REQUIRED WORK
Below are records; quote them exactly from the first line through the line that contains "from build123d import *".

INFORMATION SUPPLIED
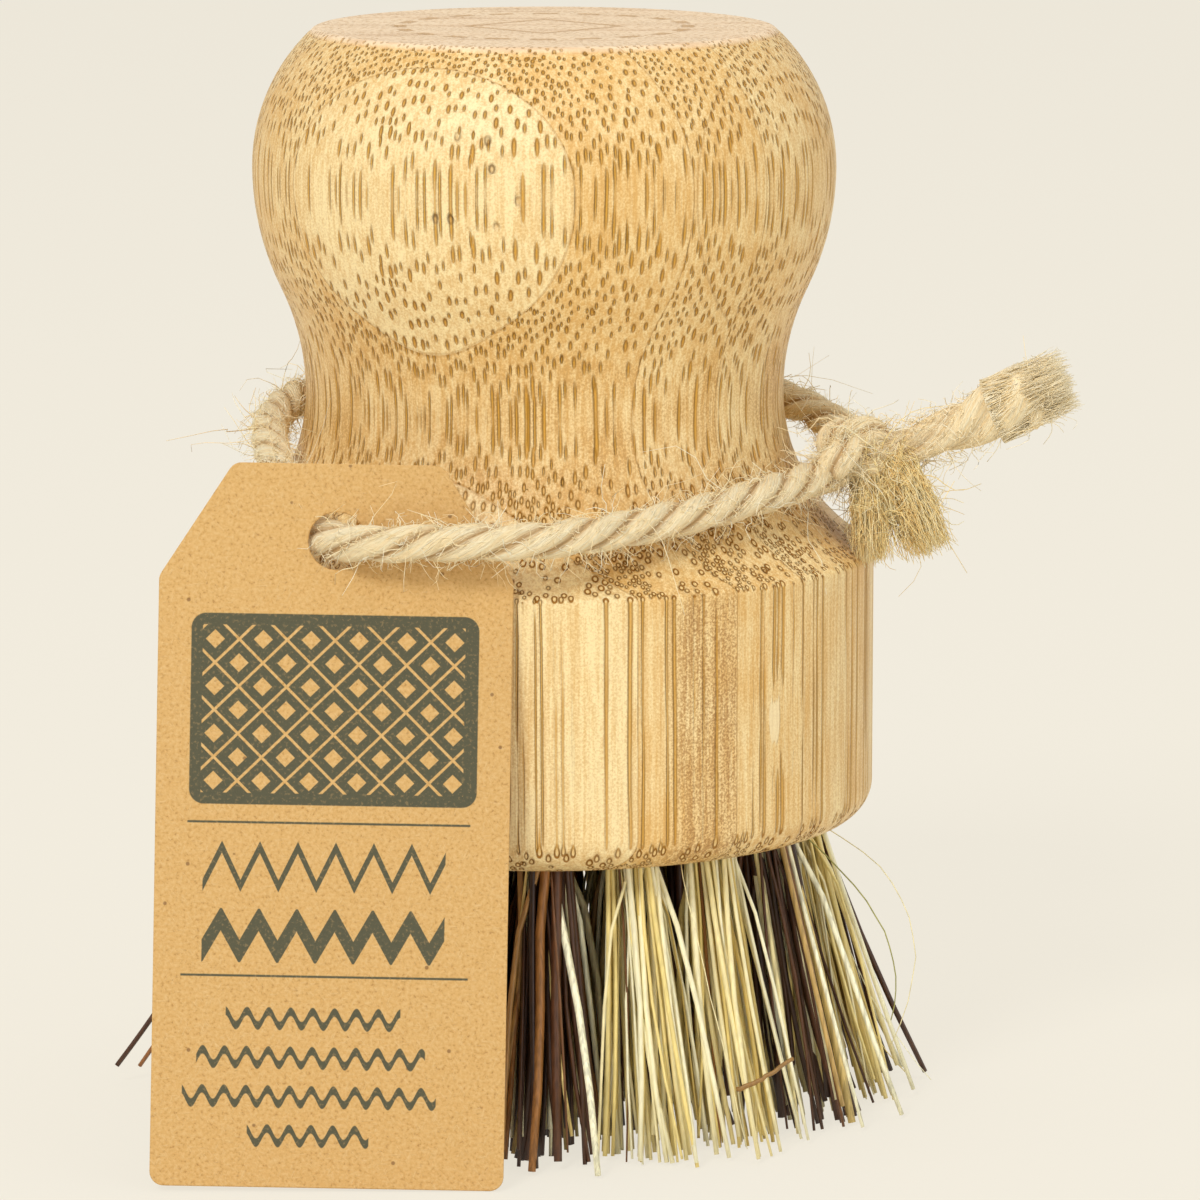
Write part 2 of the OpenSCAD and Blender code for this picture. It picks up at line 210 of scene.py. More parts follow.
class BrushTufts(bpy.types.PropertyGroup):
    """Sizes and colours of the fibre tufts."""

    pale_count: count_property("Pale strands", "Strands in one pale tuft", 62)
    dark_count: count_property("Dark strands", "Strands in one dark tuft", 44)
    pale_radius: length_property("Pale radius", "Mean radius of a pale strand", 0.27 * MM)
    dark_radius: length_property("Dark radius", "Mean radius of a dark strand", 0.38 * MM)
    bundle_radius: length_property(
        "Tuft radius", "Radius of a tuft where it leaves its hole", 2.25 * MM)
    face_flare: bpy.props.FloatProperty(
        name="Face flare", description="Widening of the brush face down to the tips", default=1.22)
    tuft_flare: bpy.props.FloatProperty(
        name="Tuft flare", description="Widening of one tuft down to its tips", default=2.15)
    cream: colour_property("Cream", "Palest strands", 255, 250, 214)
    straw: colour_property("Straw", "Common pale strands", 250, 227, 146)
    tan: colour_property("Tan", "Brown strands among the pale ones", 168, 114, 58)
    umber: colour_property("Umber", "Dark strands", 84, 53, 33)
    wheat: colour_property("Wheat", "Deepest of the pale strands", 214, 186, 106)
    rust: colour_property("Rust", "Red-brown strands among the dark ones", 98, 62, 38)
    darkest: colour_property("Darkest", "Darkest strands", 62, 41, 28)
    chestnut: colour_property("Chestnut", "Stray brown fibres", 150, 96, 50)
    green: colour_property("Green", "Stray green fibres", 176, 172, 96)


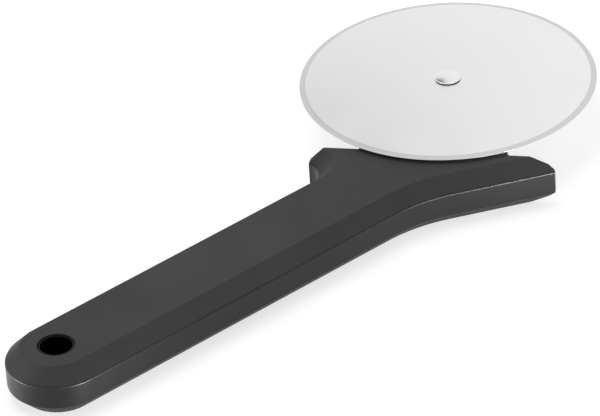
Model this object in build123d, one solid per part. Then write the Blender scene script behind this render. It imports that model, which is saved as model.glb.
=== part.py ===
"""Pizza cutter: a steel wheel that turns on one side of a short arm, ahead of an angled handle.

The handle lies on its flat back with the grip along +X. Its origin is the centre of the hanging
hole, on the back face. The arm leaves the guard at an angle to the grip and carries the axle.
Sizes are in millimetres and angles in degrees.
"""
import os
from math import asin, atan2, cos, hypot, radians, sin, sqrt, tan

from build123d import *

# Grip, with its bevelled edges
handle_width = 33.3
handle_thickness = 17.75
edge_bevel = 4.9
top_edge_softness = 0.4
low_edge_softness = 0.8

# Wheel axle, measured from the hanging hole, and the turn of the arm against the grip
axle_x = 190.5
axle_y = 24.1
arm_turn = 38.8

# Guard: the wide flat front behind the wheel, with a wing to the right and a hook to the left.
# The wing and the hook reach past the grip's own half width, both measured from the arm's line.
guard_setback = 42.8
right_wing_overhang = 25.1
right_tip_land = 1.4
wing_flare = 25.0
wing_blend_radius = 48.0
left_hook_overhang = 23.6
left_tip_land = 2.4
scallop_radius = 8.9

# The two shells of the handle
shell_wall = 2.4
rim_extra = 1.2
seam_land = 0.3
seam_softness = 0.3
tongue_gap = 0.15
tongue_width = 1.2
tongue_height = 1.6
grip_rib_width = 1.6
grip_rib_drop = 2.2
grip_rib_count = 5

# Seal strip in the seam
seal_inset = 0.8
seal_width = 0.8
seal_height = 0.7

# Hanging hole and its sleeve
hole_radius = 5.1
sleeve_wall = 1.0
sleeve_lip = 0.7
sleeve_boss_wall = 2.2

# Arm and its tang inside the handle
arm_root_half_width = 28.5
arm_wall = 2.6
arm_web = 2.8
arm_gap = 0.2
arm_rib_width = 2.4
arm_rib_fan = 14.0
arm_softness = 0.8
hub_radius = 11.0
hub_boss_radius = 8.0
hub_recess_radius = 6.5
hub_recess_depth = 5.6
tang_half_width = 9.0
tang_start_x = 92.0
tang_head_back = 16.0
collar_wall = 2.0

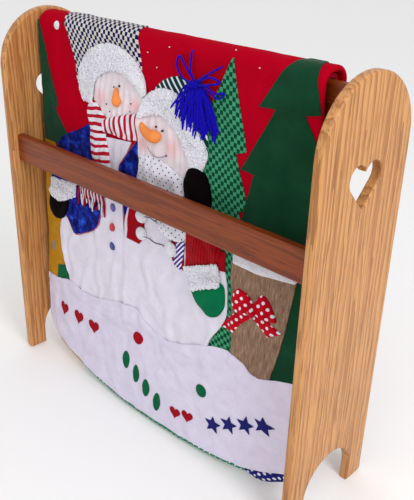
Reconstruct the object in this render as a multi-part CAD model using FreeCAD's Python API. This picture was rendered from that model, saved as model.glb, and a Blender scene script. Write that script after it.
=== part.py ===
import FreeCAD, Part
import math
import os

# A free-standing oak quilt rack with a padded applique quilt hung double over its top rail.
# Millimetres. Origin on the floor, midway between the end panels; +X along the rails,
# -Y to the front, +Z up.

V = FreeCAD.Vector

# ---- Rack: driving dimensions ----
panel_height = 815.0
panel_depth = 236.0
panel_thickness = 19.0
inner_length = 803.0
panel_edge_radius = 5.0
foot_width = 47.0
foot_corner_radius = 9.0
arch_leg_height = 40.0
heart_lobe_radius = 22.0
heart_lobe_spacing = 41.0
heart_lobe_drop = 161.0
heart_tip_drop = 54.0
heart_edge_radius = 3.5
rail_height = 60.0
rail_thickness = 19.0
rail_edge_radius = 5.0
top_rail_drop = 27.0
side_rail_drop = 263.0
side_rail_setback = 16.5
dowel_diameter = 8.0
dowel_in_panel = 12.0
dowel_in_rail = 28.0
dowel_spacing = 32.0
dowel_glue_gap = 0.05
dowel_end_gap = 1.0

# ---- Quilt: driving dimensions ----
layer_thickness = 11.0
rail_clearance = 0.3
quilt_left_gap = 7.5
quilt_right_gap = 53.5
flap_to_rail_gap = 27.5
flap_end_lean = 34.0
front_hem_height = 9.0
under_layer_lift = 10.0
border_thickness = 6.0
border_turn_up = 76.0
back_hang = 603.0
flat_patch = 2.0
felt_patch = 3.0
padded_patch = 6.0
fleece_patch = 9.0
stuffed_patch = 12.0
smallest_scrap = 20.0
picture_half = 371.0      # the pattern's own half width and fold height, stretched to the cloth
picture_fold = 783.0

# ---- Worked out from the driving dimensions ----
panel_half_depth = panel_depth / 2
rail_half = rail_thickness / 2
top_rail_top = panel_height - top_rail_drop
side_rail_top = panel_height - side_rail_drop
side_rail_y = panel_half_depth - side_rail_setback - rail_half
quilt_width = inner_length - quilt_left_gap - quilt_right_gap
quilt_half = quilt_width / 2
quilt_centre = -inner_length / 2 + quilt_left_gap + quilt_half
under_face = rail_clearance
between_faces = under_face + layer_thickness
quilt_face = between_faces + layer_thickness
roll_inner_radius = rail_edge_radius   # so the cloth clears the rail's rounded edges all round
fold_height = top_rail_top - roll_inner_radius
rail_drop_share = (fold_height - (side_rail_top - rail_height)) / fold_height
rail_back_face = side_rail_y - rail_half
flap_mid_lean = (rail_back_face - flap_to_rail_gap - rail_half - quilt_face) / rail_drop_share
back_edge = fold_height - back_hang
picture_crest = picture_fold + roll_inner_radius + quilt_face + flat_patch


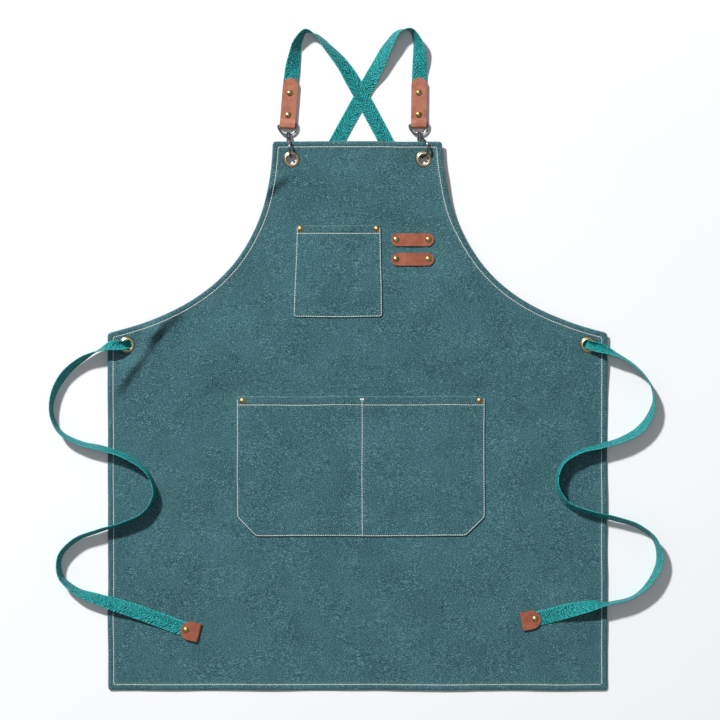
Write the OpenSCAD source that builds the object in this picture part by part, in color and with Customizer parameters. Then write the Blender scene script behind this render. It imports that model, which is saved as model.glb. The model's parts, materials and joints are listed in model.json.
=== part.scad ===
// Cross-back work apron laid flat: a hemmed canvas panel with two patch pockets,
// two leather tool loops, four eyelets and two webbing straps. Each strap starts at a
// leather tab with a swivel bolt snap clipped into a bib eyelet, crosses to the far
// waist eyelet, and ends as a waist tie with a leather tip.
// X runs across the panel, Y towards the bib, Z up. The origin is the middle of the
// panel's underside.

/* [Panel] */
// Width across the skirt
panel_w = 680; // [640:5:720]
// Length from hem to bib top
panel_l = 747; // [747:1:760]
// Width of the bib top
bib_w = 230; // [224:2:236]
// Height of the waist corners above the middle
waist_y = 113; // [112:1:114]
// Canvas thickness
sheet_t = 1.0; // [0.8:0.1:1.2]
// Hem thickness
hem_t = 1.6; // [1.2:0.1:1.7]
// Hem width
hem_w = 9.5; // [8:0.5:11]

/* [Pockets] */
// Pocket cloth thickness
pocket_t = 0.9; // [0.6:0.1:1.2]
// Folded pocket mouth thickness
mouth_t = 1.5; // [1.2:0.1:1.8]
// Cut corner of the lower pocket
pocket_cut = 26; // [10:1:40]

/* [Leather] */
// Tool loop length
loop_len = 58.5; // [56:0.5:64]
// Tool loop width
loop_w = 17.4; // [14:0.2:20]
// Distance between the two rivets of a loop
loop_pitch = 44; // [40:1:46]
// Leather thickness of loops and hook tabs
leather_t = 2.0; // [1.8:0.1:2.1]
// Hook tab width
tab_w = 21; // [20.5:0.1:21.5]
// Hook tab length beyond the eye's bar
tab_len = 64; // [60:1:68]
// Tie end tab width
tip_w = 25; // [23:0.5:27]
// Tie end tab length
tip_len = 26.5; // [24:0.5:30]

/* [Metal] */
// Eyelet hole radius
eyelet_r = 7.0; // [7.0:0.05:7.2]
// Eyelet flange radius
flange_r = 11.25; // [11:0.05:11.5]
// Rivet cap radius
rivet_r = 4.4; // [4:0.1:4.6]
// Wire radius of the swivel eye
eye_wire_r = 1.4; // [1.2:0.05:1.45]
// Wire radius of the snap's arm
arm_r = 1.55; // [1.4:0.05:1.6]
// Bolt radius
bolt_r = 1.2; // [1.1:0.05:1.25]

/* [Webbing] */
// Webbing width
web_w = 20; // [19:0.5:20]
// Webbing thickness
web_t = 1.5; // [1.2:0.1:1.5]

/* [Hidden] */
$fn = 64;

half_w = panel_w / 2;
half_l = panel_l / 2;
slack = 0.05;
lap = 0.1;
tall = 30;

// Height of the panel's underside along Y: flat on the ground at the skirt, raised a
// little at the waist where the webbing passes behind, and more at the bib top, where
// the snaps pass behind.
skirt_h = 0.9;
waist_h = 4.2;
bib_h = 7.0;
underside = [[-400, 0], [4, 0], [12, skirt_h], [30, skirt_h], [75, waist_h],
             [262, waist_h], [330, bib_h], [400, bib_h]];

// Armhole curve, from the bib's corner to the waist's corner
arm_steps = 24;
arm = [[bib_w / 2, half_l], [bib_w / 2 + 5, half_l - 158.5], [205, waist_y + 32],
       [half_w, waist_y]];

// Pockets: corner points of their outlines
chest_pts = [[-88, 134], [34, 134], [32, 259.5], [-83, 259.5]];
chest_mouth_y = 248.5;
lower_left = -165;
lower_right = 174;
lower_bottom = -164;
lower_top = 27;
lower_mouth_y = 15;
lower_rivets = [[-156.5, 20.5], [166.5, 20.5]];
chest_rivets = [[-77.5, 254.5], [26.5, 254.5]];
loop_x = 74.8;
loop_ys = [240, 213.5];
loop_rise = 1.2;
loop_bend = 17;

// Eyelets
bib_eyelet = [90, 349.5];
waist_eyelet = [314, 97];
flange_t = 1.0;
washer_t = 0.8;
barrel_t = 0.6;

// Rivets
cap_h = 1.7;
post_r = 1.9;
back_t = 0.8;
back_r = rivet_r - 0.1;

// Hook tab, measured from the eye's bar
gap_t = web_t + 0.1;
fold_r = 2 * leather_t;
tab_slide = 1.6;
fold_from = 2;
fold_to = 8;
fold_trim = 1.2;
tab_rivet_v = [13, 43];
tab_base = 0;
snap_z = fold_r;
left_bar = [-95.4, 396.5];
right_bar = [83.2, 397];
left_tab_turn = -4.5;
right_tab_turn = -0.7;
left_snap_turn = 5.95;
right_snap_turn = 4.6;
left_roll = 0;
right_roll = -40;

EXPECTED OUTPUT
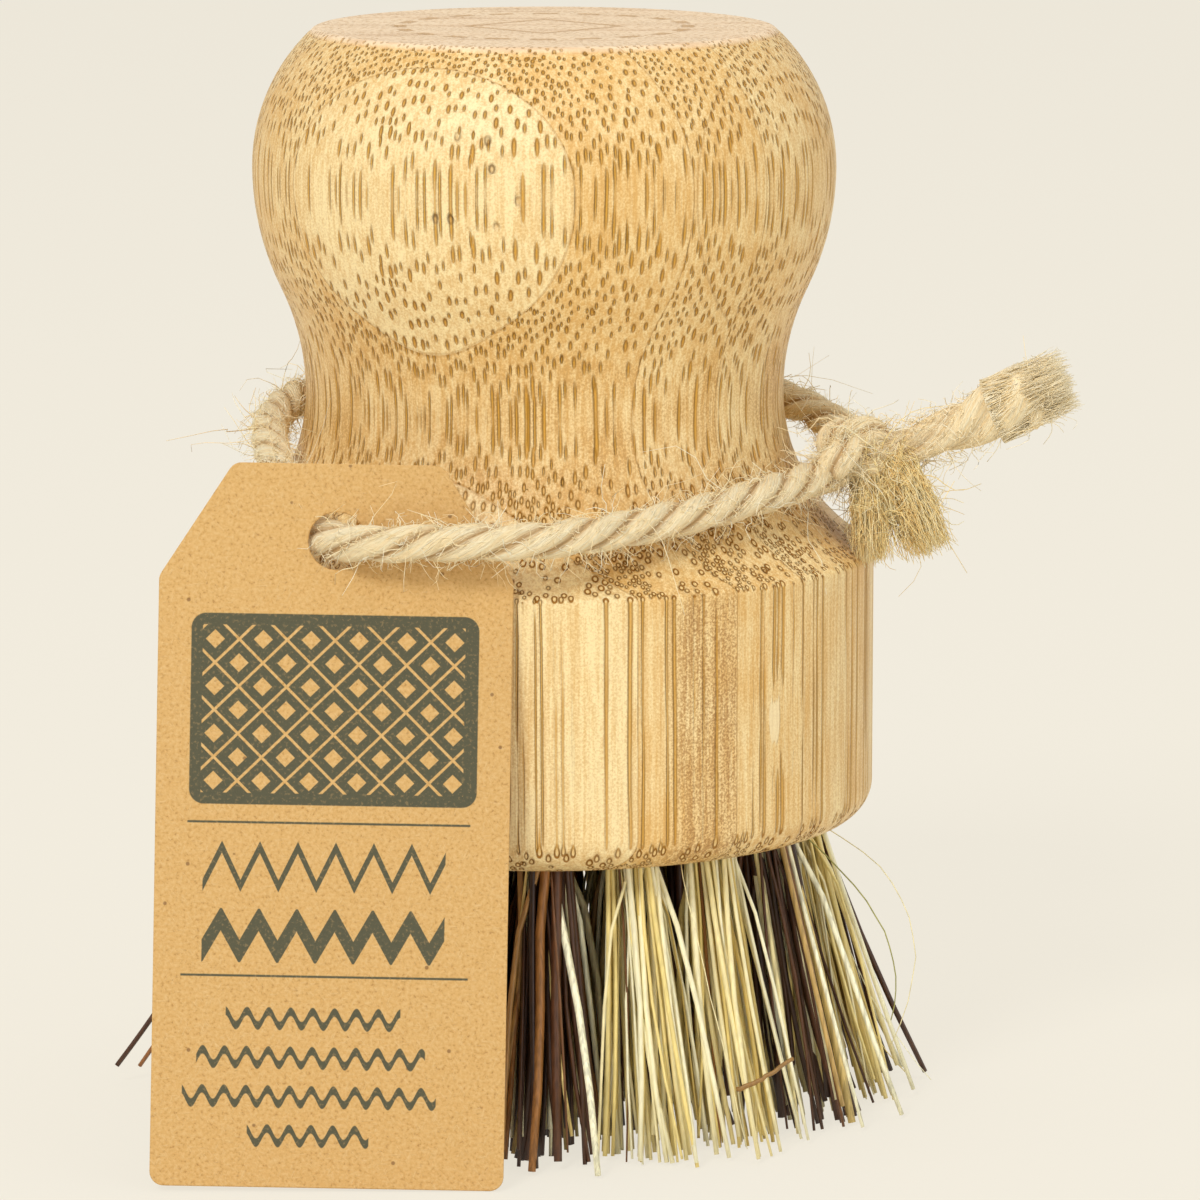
Write part 2 of the OpenSCAD and Blender code for this picture. It picks up at line 210 of scene.py. More parts follow.
class BrushTufts(bpy.types.PropertyGroup):
    """Sizes and colours of the fibre tufts."""

    pale_count: count_property("Pale strands", "Strands in one pale tuft", 62)
    dark_count: count_property("Dark strands", "Strands in one dark tuft", 44)
    pale_radius: length_property("Pale radius", "Mean radius of a pale strand", 0.27 * MM)
    dark_radius: length_property("Dark radius", "Mean radius of a dark strand", 0.38 * MM)
    bundle_radius: length_property(
        "Tuft radius", "Radius of a tuft where it leaves its hole", 2.25 * MM)
    face_flare: bpy.props.FloatProperty(
        name="Face flare", description="Widening of the brush face down to the tips", default=1.22)
    tuft_flare: bpy.props.FloatProperty(
        name="Tuft flare", description="Widening of one tuft down to its tips", default=2.15)
    cream: colour_property("Cream", "Palest strands", 255, 250, 214)
    straw: colour_property("Straw", "Common pale strands", 250, 227, 146)
    tan: colour_property("Tan", "Brown strands among the pale ones", 168, 114, 58)
    umber: colour_property("Umber", "Dark strands", 84, 53, 33)
    wheat: colour_property("Wheat", "Deepest of the pale strands", 214, 186, 106)
    rust: colour_property("Rust", "Red-brown strands among the dark ones", 98, 62, 38)
    darkest: colour_property("Darkest", "Darkest strands", 62, 41, 28)
    chestnut: colour_property("Chestnut", "Stray brown fibres", 150, 96, 50)
    green: colour_property("Green", "Stray green fibres", 176, 172, 96)


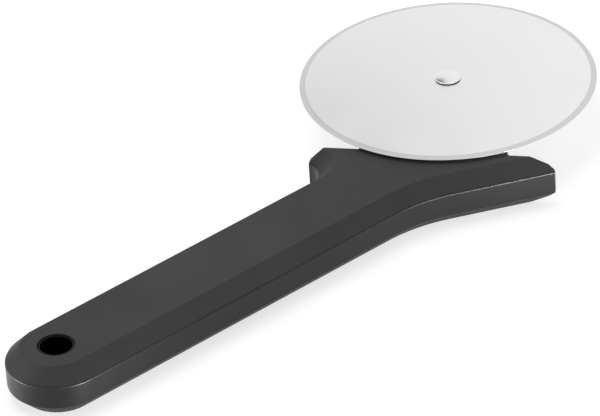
Model this object in build123d, one solid per part. Then write the Blender scene script behind this render. It imports that model, which is saved as model.glb.
=== part.py ===
"""Pizza cutter: a steel wheel that turns on one side of a short arm, ahead of an angled handle.

The handle lies on its flat back with the grip along +X. Its origin is the centre of the hanging
hole, on the back face. The arm leaves the guard at an angle to the grip and carries the axle.
Sizes are in millimetres and angles in degrees.
"""
import os
from math import asin, atan2, cos, hypot, radians, sin, sqrt, tan

from build123d import *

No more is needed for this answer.